Compulsory Share Acquisitions: What is a “fair value”?

Compulsory Share Acquisitions: What is a “fair value”?

Where a Company’s Articles of Association confer a right to compulsorily buy out a shareholder’s shares for “fair value”, how should that value to be determined?

Where a Company’s Articles of Association confer a right to compulsorily buy out a shareholder’s shares for “fair value”, how should that value to be determined?

That was the question recently determined by Mr Justice Snowden in In the matter of Euro Accessories Ltd [2021] EWHC 47 (Ch). In summary, he held that where a minority shareholding was being compulsorily acquired for “fair value”, the value of those shares should be discounted to reflect the fact that the shares comprised only a minority shareholding (and were not to be valued as a pro rata share of the Company’s overall value or given some other hypothetical value).

This reflects a general principle of share valuation that the “fair value” of shares being compulsorily acquired is the actual value of those shares. Unless the relevant contract conferring the right to compulsorily acquire those shares (in this case the Articles of Association) indicates that a different interpretation applies, such shares fall to be valued in accordance with this general principle.  

The facts

Euro Accessories Limited (the “Company”) had two individual shareholders: one with a 24.99% stake (the “Minority Shareholder”) and one with a 75.01% stake (the “Majority Shareholder”). 

After the relationship between the two shareholders broke down, the Minority Shareholder, who was employed by the Company, resigned. Negotiations then began for the Majority Shareholder to purchase the Minority Shareholder’s stake. However, no agreement could be reached on the price. The Minority Shareholder valued his shares at £350,000 whereas the Majority Shareholder’s final offer was for £175,000.

The Majority Shareholder subsequently used his majority control in the Company to impose a solution: he proposed and passed a series of special resolutions which had the effect of amending the Articles of Association by inserting a new Article1 conferring a right on him to forcibly acquire the Minority Shareholder’s shares at any time for “fair value” (the “Buy-Out Option”). The Majority Shareholder then purported to exercise the Buy-Out Option and sent the Minority Shareholder a series of cheques of £175,000 for payment of the shares, presumably representing what he considered to be the “fair value” for those shares, along with a stock transfer form for his execution. Those cheques were not cashed, and the Minority Shareholder refused to execute the stock transfer form.

The claim

The Minority Shareholder issued an unfair prejudice petition (under section 994 of the Companies Act 2006) alleging that the expropriation of his shares was at less than “fair value”. However, he did not challenge the right of the Majority Shareholder to amend the Articles of Association by inserting the Buy-Out Option.

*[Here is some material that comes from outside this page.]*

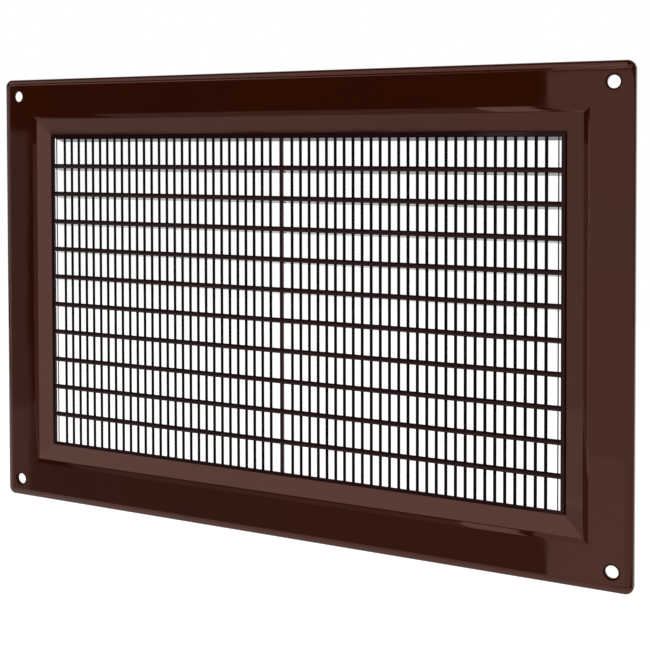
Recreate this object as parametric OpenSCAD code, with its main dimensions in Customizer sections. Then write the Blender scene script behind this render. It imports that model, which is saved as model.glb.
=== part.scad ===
// Wall ventilation grille with a bevelled opening in a flat plate and a fine slatted grid.
// The front faces -Y, X runs along the length and Z is up. Y = 0 is the flange's rear face,
// where the screw holes end. Heights named "level" are measured forwards from the wall plane,
// which lies behind it.

/* [Plate] */
// Overall length of the mounting plate
plate_w = 300; // [260:1:360]
// Overall height of the mounting plate
plate_h = 200; // [180:1:260]
// Depth of the flange from the wall plane to its front face
flange_d = 3; // [2.8:0.1:4]
// Thickness of the moulded walls
wall = 1.5; // [1.3:0.1:1.8]
// Radius of the plate's corners, seen from the front
corner_r = 3.4; // [3.4:0.1:6]
// Radius at the outer end of the rolled edge
edge_r = 1.2; // [0.8:0.1:1.3]
// Width of the wide arc in which the flange starts to roll over
roll_w = 2; // [1:0.1:2]

/* [Bevel] */
// Distance from the plate's edges to the bend between flange and bevel
crest_inset = 18; // [17:0.1:20]
// Radius of the bend
bend_r = 5.5; // [3:0.1:7]
// Distance from the plate's edges to the inner end of the bevel
bevel_inset = 26.45; // [25.8:0.05:27]
// How far the inner end of the bevel lies behind the flange's front face
bevel_sink = 2.3; // [2:0.1:2.4]
// Thickness of the bevel at its inner end
bevel_t = 0.8; // [0.7:0.1:1]

/* [Screw holes] */
// Distance from the plate's edges to the centre of each hole
hole_inset = 8; // [7:0.1:9]
// Diameter of the holes
hole_d = 5; // [3.5:0.1:5.5]
// Width of the chamfer round each hole at the front
hole_chamfer = 0.4; // [0.2:0.1:0.6]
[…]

The question for Snowden J was whether the Minority Shareholder’s shares should be valued on the basis of the following: (i) a pro rata proportion of the total value of the issued share capital of the Company (which, on the basis of the evidence of the parties' jointly appointed valuer, would result in a share valuation of £545,000) as the Minority Shareholder submitted; (ii) with a discount applied to reflect the fact that the shares comprised only a minority shareholding (which, on that same valuation, would result in a significantly reduced share valuation of £245,000) as the Majority Shareholder submitted; or (iii) some other hypothetical value.

The decision

The Court held that the “fair value” of the Minority Shareholder’s shares was the value that reflected the fact that the shares were a minority shareholding; the Minority Shareholder had no entitlement to a pro rata proportion of the Company’s overall value. The effect of this was that the Minority Shareholder was entitled to receive the value of what he possessed (and was not entitled to a valuation which would otherwise attribute any part of the ‘control’ value which belonged to the Majority Shareholder).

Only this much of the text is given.